Direction
Repeat the listing in full, word for word.
※ ※ ※
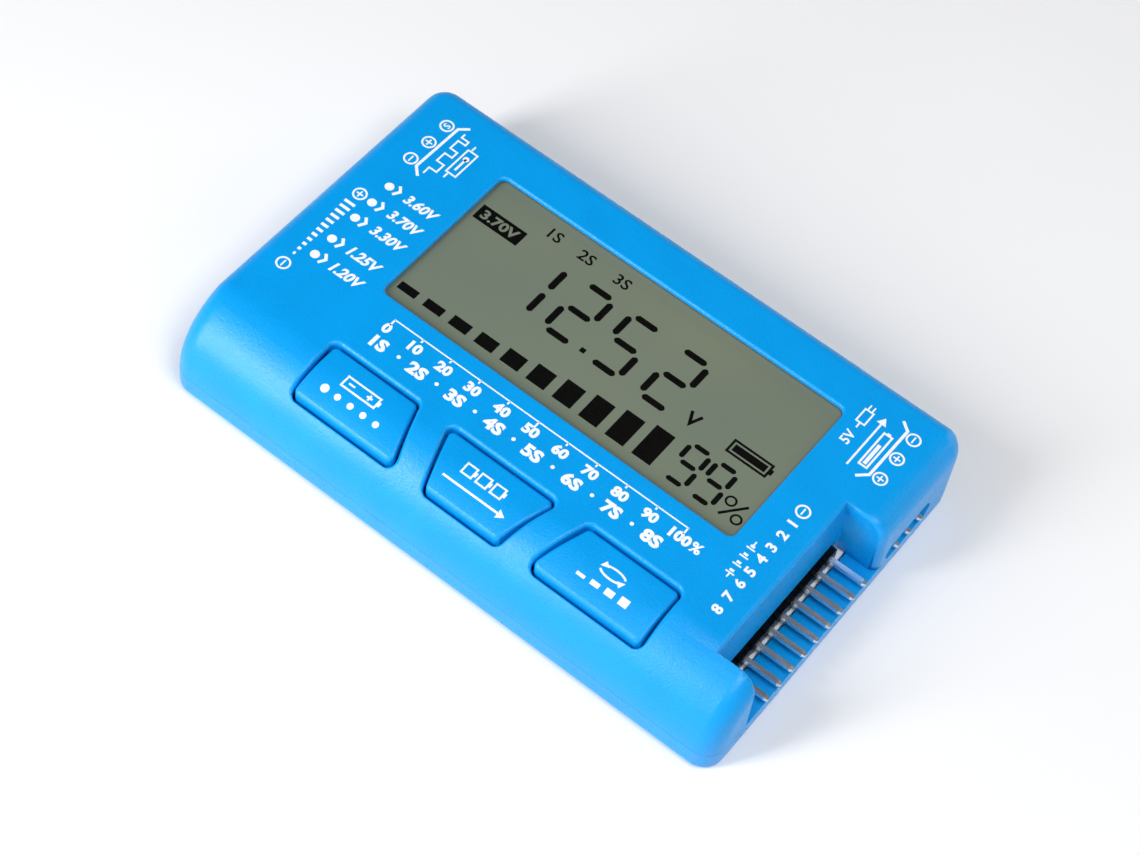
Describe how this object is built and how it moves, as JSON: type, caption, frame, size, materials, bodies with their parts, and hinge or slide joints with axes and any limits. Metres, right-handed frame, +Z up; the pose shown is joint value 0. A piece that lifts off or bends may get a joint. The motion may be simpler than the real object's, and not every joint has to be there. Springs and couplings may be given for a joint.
{
  "type": "balance battery charger",
  "caption": "Handheld capacity checker, balance discharger and servo tester for model battery packs, with a display, keys and pin headers.",
  "frame": {"origin": "middle of the base rectangle, on the flat rest face", "axes": "+X towards the balance connector end, +Y towards the edge above the display, +Z up out of the display face"},
  "size_m": [0.0832, 0.0518, 0.0129],
  "materials": {
    "shell": "fine matt texture",
    "key": "fine matt texture",
    "black": "moulded satin",
    "steel": "tin plated",
    "film": "anti-glare film",
    "glass": "polished",
    "reflector": "satin",
    "rubber": "layered elastomer",
    "board": "solder mask",
    "ivory": "moulded"
  },
  "bodies": {
    "case": {"top_shell": "shell", "bottom_shell": "shell", "display_polariser": "film", "display_cell": "glass", "display_reflector": "reflector", "display_holder": "ivory", "contact_strip_front": "rubber", "contact_strip_back": "rubber", "main_board": "board", "adjust_pot": "ivory", "microcontroller": "black", "voltage_regulator": "black", "key_switch_left": "steel", "key_switch_centre": "steel", "key_switch_right": "steel", "balance_header": "black", "balance_pin_1": "steel", "balance_pin_2": "steel", "balance_pin_3": "steel", "balance_pin_4": "steel", "balance_pin_5": "steel", "balance_pin_6": "steel", "balance_pin_7": "steel", "balance_pin_8": "steel", "balance_pin_9": "steel", "power_header": "black", "power_pin_1": "steel", "power_pin_2": "steel", "power_pin_3": "steel", "servo_header": "black", "servo_pin_1": "steel", "servo_pin_2": "steel", "servo_pin_3": "steel", "discharge_resistor_1": "black", "discharge_resistor_2": "black", "discharge_resistor_3": "black", "discharge_resistor_4": "black", "discharge_resistor_5": "black", "discharge_resistor_6": "black", "discharge_resistor_7": "black", "discharge_resistor_8": "black", "case_screw_1": "steel", "case_screw_2": "steel", "case_screw_3": "steel", "case_screw_4": "steel"},
    "key_left": {"keycap_left": "key", "key_plunger_left": "black"},
    "key_centre": {"keycap_centre": "key", "key_plunger_centre": "black"},
    "key_right": {"keycap_right": "key", "key_plunger_right": "black"},
    "adjust_wheel": {"adjust_wheel": "black"}
  },
  "joints": [
    {"name": "key_left_press", "type": "slide", "parent": "case", "child": "key_left", "axis": [0, 0, -1], "range_m": [0, 0.0003], "stiffness_N_per_m": 1500, "springref_m": -0.0003},
    {"name": "key_centre_press", "type": "slide", "parent": "case", "child": "key_centre", "axis": [0, 0, -1], "range_m": [0, 0.0003], "stiffness_N_per_m": 1500, "springref_m": -0.0003},
    {"name": "key_right_press", "type": "slide", "parent": "case", "child": "key_right", "axis": [0, 0, -1], "range_m": [0, 0.0003], "stiffness_N_per_m": 1500, "springref_m": -0.0003},
    {"name": "adjust_wheel_turn", "type": "hinge", "parent": "case", "child": "adjust_wheel", "pos_m": [-0.0361, -0.0029, 0.0076], "axis": [0, 0, 1], "range_deg": [-135, 135]}
  ]
}
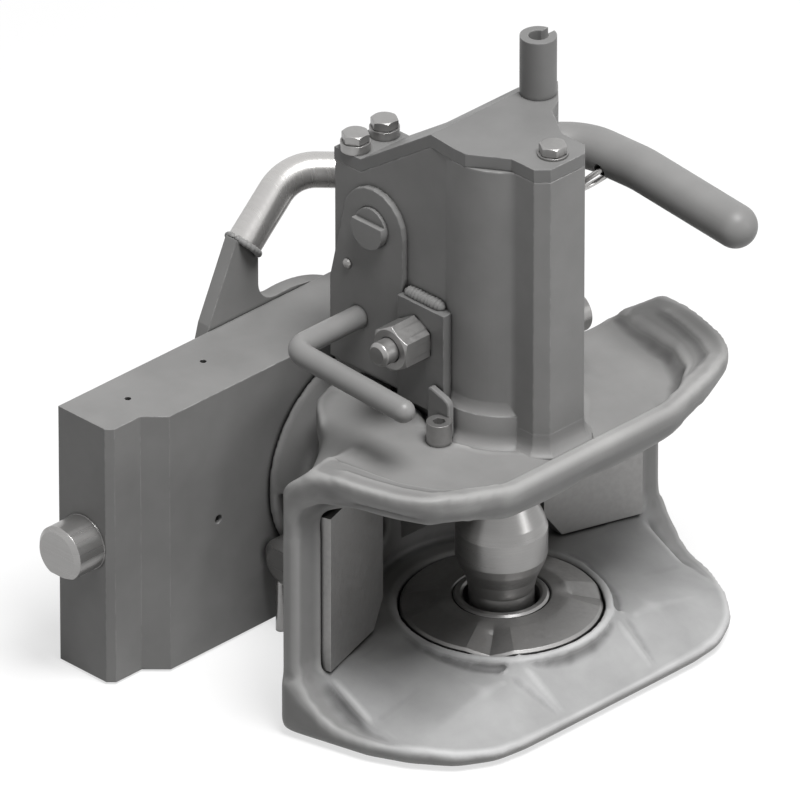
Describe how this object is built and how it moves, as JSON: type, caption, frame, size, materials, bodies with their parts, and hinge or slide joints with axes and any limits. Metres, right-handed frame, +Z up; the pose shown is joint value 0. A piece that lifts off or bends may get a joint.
※ ※ ※
Completed task
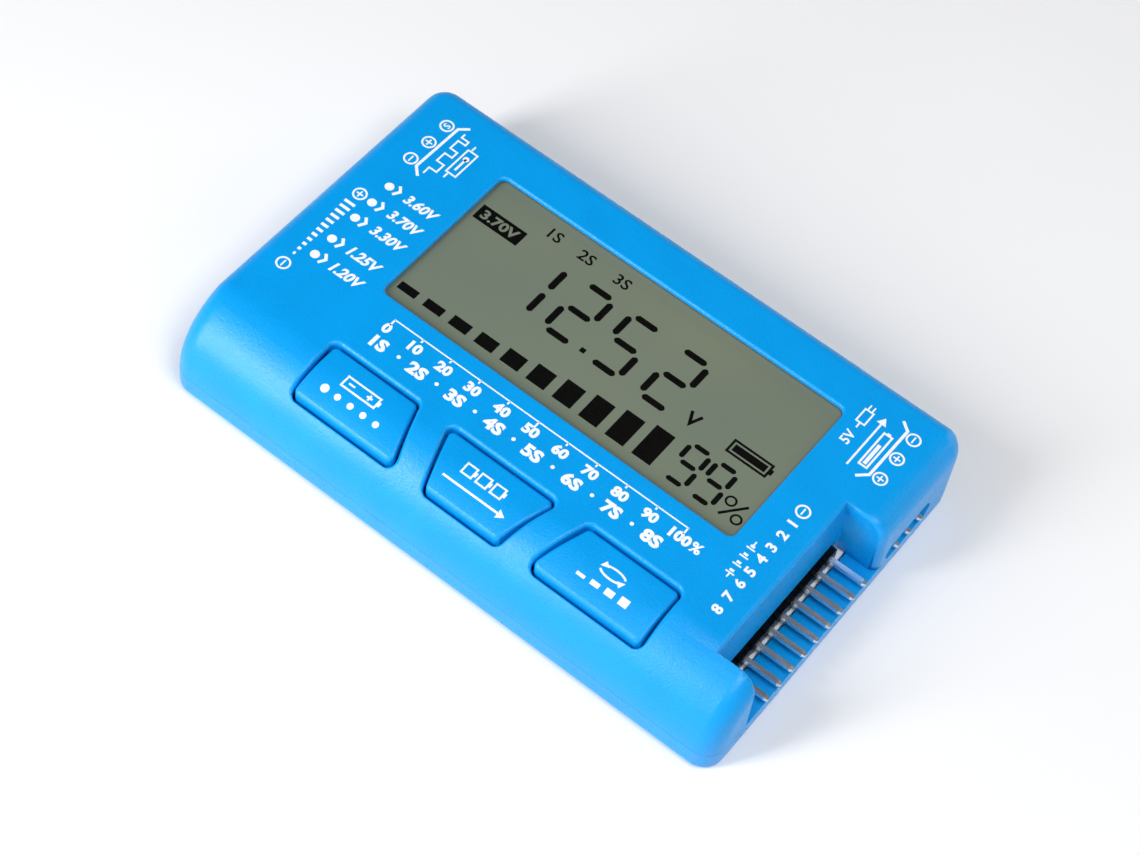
Describe how this object is built and how it moves, as JSON: type, caption, frame, size, materials, bodies with their parts, and hinge or slide joints with axes and any limits. Metres, right-handed frame, +Z up; the pose shown is joint value 0. A piece that lifts off or bends may get a joint. The motion may be simpler than the real object's, and not every joint has to be there. Springs and couplings may be given for a joint.
{
  "type": "balance battery charger",
  "caption": "Handheld capacity checker, balance discharger and servo tester for model battery packs, with a display, keys and pin headers.",
  "frame": {"origin": "middle of the base rectangle, on the flat rest face", "axes": "+X towards the balance connector end, +Y towards the edge above the display, +Z up out of the display face"},
  "size_m": [0.0832, 0.0518, 0.0129],
  "materials": {
    "shell": "fine matt texture",
    "key": "fine matt texture",
    "black": "moulded satin",
    "steel": "tin plated",
    "film": "anti-glare film",
    "glass": "polished",
    "reflector": "satin",
    "rubber": "layered elastomer",
    "board": "solder mask",
    "ivory": "moulded"
  },
  "bodies": {
    "case": {"top_shell": "shell", "bottom_shell": "shell", "display_polariser": "film", "display_cell": "glass", "display_reflector": "reflector", "display_holder": "ivory", "contact_strip_front": "rubber", "contact_strip_back": "rubber", "main_board": "board", "adjust_pot": "ivory", "microcontroller": "black", "voltage_regulator": "black", "key_switch_left": "steel", "key_switch_centre": "steel", "key_switch_right": "steel", "balance_header": "black", "balance_pin_1": "steel", "balance_pin_2": "steel", "balance_pin_3": "steel", "balance_pin_4": "steel", "balance_pin_5": "steel", "balance_pin_6": "steel", "balance_pin_7": "steel", "balance_pin_8": "steel", "balance_pin_9": "steel", "power_header": "black", "power_pin_1": "steel", "power_pin_2": "steel", "power_pin_3": "steel", "servo_header": "black", "servo_pin_1": "steel", "servo_pin_2": "steel", "servo_pin_3": "steel", "discharge_resistor_1": "black", "discharge_resistor_2": "black", "discharge_resistor_3": "black", "discharge_resistor_4": "black", "discharge_resistor_5": "black", "discharge_resistor_6": "black", "discharge_resistor_7": "black", "discharge_resistor_8": "black", "case_screw_1": "steel", "case_screw_2": "steel", "case_screw_3": "steel", "case_screw_4": "steel"},
    "key_left": {"keycap_left": "key", "key_plunger_left": "black"},
    "key_centre": {"keycap_centre": "key", "key_plunger_centre": "black"},
    "key_right": {"keycap_right": "key", "key_plunger_right": "black"},
    "adjust_wheel": {"adjust_wheel": "black"}
  },
  "joints": [
    {"name": "key_left_press", "type": "slide", "parent": "case", "child": "key_left", "axis": [0, 0, -1], "range_m": [0, 0.0003], "stiffness_N_per_m": 1500, "springref_m": -0.0003},
    {"name": "key_centre_press", "type": "slide", "parent": "case", "child": "key_centre", "axis": [0, 0, -1], "range_m": [0, 0.0003], "stiffness_N_per_m": 1500, "springref_m": -0.0003},
    {"name": "key_right_press", "type": "slide", "parent": "case", "child": "key_right", "axis": [0, 0, -1], "range_m": [0, 0.0003], "stiffness_N_per_m": 1500, "springref_m": -0.0003},
    {"name": "adjust_wheel_turn", "type": "hinge", "parent": "case", "child": "adjust_wheel", "pos_m": [-0.0361, -0.0029, 0.0076], "axis": [0, 0, 1], "range_deg": [-135, 135]}
  ]
}
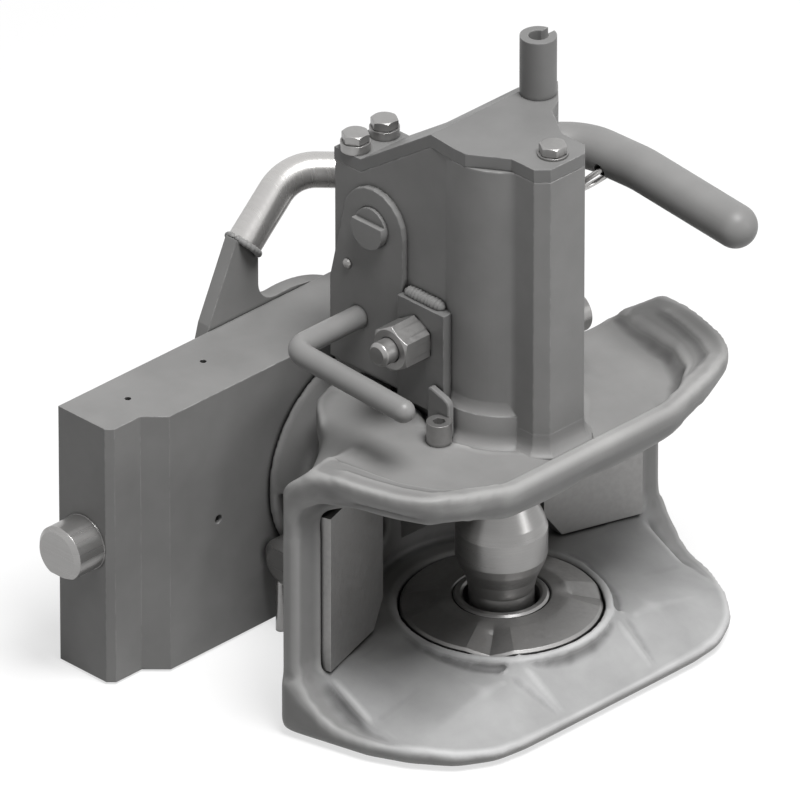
Describe how this object is built and how it moves, as JSON: type, caption, frame, size, materials, bodies with their parts, and hinge or slide joints with axes and any limits. Metres, right-handed frame, +Z up; the pose shown is joint value 0. A piece that lifts off or bends may get a joint.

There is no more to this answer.